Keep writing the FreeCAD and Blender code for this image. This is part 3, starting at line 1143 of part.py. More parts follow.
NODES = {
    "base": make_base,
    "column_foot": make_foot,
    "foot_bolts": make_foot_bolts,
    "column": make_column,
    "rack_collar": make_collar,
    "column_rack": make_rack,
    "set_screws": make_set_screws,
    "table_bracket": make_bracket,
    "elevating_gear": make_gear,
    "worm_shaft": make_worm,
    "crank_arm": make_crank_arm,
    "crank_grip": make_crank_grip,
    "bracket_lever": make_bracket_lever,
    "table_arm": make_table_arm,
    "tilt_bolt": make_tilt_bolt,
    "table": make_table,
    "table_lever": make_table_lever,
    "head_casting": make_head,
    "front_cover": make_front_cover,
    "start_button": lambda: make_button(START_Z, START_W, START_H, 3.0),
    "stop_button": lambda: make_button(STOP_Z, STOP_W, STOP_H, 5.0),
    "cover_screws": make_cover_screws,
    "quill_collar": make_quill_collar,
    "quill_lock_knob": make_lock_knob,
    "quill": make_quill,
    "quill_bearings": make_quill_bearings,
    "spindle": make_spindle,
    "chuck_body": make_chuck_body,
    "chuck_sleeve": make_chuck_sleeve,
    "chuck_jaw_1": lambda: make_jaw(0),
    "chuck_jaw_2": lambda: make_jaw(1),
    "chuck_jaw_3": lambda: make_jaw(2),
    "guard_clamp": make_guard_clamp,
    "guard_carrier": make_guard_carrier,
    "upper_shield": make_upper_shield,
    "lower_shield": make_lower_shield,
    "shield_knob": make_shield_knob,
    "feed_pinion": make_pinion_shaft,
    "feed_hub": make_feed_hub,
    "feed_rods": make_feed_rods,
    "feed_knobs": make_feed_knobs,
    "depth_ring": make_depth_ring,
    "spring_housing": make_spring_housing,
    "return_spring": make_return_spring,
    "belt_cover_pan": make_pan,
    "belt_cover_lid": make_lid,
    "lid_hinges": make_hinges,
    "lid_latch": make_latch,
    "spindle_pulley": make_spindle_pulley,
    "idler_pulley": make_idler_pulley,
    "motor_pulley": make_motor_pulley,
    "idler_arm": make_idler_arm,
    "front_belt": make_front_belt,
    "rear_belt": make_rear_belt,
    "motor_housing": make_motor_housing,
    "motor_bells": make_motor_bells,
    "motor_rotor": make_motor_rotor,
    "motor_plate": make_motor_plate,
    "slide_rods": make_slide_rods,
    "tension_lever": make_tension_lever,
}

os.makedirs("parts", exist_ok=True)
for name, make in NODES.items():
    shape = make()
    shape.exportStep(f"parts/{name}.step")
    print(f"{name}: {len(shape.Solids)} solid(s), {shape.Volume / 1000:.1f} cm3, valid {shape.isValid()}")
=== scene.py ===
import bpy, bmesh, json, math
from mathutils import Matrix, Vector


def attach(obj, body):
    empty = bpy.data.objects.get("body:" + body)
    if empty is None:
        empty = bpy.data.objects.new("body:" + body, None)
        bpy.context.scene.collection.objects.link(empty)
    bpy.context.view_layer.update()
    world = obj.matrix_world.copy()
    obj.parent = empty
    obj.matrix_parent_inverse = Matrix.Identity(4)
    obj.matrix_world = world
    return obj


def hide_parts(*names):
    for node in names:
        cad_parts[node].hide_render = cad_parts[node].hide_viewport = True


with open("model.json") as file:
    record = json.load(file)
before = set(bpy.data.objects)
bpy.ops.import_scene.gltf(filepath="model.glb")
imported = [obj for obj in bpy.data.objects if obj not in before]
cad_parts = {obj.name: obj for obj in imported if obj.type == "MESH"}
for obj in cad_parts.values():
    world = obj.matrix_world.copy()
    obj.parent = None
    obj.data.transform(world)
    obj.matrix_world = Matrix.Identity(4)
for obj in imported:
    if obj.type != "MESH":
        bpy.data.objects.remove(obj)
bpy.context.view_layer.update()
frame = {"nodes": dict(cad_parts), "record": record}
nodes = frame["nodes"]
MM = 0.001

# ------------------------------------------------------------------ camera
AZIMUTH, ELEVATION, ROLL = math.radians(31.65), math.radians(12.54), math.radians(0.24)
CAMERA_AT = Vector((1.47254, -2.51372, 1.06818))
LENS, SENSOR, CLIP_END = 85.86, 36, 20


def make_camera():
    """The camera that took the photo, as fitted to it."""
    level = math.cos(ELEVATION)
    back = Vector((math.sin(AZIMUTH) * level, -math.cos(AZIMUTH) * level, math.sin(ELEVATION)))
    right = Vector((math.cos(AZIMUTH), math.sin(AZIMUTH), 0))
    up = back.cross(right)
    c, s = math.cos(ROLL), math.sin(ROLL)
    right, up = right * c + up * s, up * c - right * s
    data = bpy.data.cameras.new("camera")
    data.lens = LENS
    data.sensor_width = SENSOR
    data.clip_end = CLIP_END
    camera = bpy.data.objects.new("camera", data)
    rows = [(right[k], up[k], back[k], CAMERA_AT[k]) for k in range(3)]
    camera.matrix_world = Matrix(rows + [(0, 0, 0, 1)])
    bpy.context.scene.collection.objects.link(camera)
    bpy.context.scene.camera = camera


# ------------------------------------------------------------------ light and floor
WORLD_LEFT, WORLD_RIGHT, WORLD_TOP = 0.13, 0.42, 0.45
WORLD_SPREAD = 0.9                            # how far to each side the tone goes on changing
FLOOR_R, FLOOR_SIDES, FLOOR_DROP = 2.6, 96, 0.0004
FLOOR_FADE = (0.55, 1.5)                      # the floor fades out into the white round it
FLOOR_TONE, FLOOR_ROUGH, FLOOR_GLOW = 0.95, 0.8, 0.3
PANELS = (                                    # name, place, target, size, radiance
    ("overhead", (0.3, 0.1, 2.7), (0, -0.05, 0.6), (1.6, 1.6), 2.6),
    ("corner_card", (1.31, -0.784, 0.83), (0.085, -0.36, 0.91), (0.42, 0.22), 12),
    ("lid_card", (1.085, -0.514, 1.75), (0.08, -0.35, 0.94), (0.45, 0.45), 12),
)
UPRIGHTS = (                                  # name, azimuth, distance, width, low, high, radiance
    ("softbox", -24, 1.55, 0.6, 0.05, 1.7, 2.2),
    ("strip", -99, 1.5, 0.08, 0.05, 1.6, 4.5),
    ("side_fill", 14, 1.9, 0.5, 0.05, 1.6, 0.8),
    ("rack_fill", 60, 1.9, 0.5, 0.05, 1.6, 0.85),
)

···

**Stated task:**
Quote each line of the data above exactly as written.

**Full solution:**
Keep writing the FreeCAD and Blender code for this image. This is part 3, starting at line 1143 of part.py. More parts follow.
NODES = {
    "base": make_base,
    "column_foot": make_foot,
    "foot_bolts": make_foot_bolts,
    "column": make_column,
    "rack_collar": make_collar,
    "column_rack": make_rack,
    "set_screws": make_set_screws,
    "table_bracket": make_bracket,
    "elevating_gear": make_gear,
    "worm_shaft": make_worm,
    "crank_arm": make_crank_arm,
    "crank_grip": make_crank_grip,
    "bracket_lever": make_bracket_lever,
    "table_arm": make_table_arm,
    "tilt_bolt": make_tilt_bolt,
    "table": make_table,
    "table_lever": make_table_lever,
    "head_casting": make_head,
    "front_cover": make_front_cover,
    "start_button": lambda: make_button(START_Z, START_W, START_H, 3.0),
    "stop_button": lambda: make_button(STOP_Z, STOP_W, STOP_H, 5.0),
    "cover_screws": make_cover_screws,
    "quill_collar": make_quill_collar,
    "quill_lock_knob": make_lock_knob,
    "quill": make_quill,
    "quill_bearings": make_quill_bearings,
    "spindle": make_spindle,
    "chuck_body": make_chuck_body,
    "chuck_sleeve": make_chuck_sleeve,
    "chuck_jaw_1": lambda: make_jaw(0),
    "chuck_jaw_2": lambda: make_jaw(1),
    "chuck_jaw_3": lambda: make_jaw(2),
    "guard_clamp": make_guard_clamp,
    "guard_carrier": make_guard_carrier,
    "upper_shield": make_upper_shield,
    "lower_shield": make_lower_shield,
    "shield_knob": make_shield_knob,
    "feed_pinion": make_pinion_shaft,
    "feed_hub": make_feed_hub,
    "feed_rods": make_feed_rods,
    "feed_knobs": make_feed_knobs,
    "depth_ring": make_depth_ring,
    "spring_housing": make_spring_housing,
    "return_spring": make_return_spring,
    "belt_cover_pan": make_pan,
    "belt_cover_lid": make_lid,
    "lid_hinges": make_hinges,
    "lid_latch": make_latch,
    "spindle_pulley": make_spindle_pulley,
    "idler_pulley": make_idler_pulley,
    "motor_pulley": make_motor_pulley,
    "idler_arm": make_idler_arm,
    "front_belt": make_front_belt,
    "rear_belt": make_rear_belt,
    "motor_housing": make_motor_housing,
    "motor_bells": make_motor_bells,
    "motor_rotor": make_motor_rotor,
    "motor_plate": make_motor_plate,
    "slide_rods": make_slide_rods,
    "tension_lever": make_tension_lever,
}

os.makedirs("parts", exist_ok=True)
for name, make in NODES.items():
    shape = make()
    shape.exportStep(f"parts/{name}.step")
    print(f"{name}: {len(shape.Solids)} solid(s), {shape.Volume / 1000:.1f} cm3, valid {shape.isValid()}")
=== scene.py ===
import bpy, bmesh, json, math
from mathutils import Matrix, Vector


def attach(obj, body):
    empty = bpy.data.objects.get("body:" + body)
    if empty is None:
        empty = bpy.data.objects.new("body:" + body, None)
        bpy.context.scene.collection.objects.link(empty)
    bpy.context.view_layer.update()
    world = obj.matrix_world.copy()
    obj.parent = empty
    obj.matrix_parent_inverse = Matrix.Identity(4)
    obj.matrix_world = world
    return obj


def hide_parts(*names):
    for node in names:
        cad_parts[node].hide_render = cad_parts[node].hide_viewport = True


with open("model.json") as file:
    record = json.load(file)
before = set(bpy.data.objects)
bpy.ops.import_scene.gltf(filepath="model.glb")
imported = [obj for obj in bpy.data.objects if obj not in before]
cad_parts = {obj.name: obj for obj in imported if obj.type == "MESH"}
for obj in cad_parts.values():
    world = obj.matrix_world.copy()
    obj.parent = None
    obj.data.transform(world)
    obj.matrix_world = Matrix.Identity(4)
for obj in imported:
    if obj.type != "MESH":
        bpy.data.objects.remove(obj)
bpy.context.view_layer.update()
frame = {"nodes": dict(cad_parts), "record": record}
nodes = frame["nodes"]
MM = 0.001

# ------------------------------------------------------------------ camera
AZIMUTH, ELEVATION, ROLL = math.radians(31.65), math.radians(12.54), math.radians(0.24)
CAMERA_AT = Vector((1.47254, -2.51372, 1.06818))
LENS, SENSOR, CLIP_END = 85.86, 36, 20


def make_camera():
    """The camera that took the photo, as fitted to it."""
    level = math.cos(ELEVATION)
    back = Vector((math.sin(AZIMUTH) * level, -math.cos(AZIMUTH) * level, math.sin(ELEVATION)))
    right = Vector((math.cos(AZIMUTH), math.sin(AZIMUTH), 0))
    up = back.cross(right)
    c, s = math.cos(ROLL), math.sin(ROLL)
    right, up = right * c + up * s, up * c - right * s
    data = bpy.data.cameras.new("camera")
    data.lens = LENS
    data.sensor_width = SENSOR
    data.clip_end = CLIP_END
    camera = bpy.data.objects.new("camera", data)
    rows = [(right[k], up[k], back[k], CAMERA_AT[k]) for k in range(3)]
    camera.matrix_world = Matrix(rows + [(0, 0, 0, 1)])
    bpy.context.scene.collection.objects.link(camera)
    bpy.context.scene.camera = camera


# ------------------------------------------------------------------ light and floor
WORLD_LEFT, WORLD_RIGHT, WORLD_TOP = 0.13, 0.42, 0.45
WORLD_SPREAD = 0.9                            # how far to each side the tone goes on changing
FLOOR_R, FLOOR_SIDES, FLOOR_DROP = 2.6, 96, 0.0004
FLOOR_FADE = (0.55, 1.5)                      # the floor fades out into the white round it
FLOOR_TONE, FLOOR_ROUGH, FLOOR_GLOW = 0.95, 0.8, 0.3
PANELS = (                                    # name, place, target, size, radiance
    ("overhead", (0.3, 0.1, 2.7), (0, -0.05, 0.6), (1.6, 1.6), 2.6),
    ("corner_card", (1.31, -0.784, 0.83), (0.085, -0.36, 0.91), (0.42, 0.22), 12),
    ("lid_card", (1.085, -0.514, 1.75), (0.08, -0.35, 0.94), (0.45, 0.45), 12),
)
UPRIGHTS = (                                  # name, azimuth, distance, width, low, high, radiance
    ("softbox", -24, 1.55, 0.6, 0.05, 1.7, 2.2),
    ("strip", -99, 1.5, 0.08, 0.05, 1.6, 4.5),
    ("side_fill", 14, 1.9, 0.5, 0.05, 1.6, 0.8),
    ("rack_fill", 60, 1.9, 0.5, 0.05, 1.6, 0.85),
)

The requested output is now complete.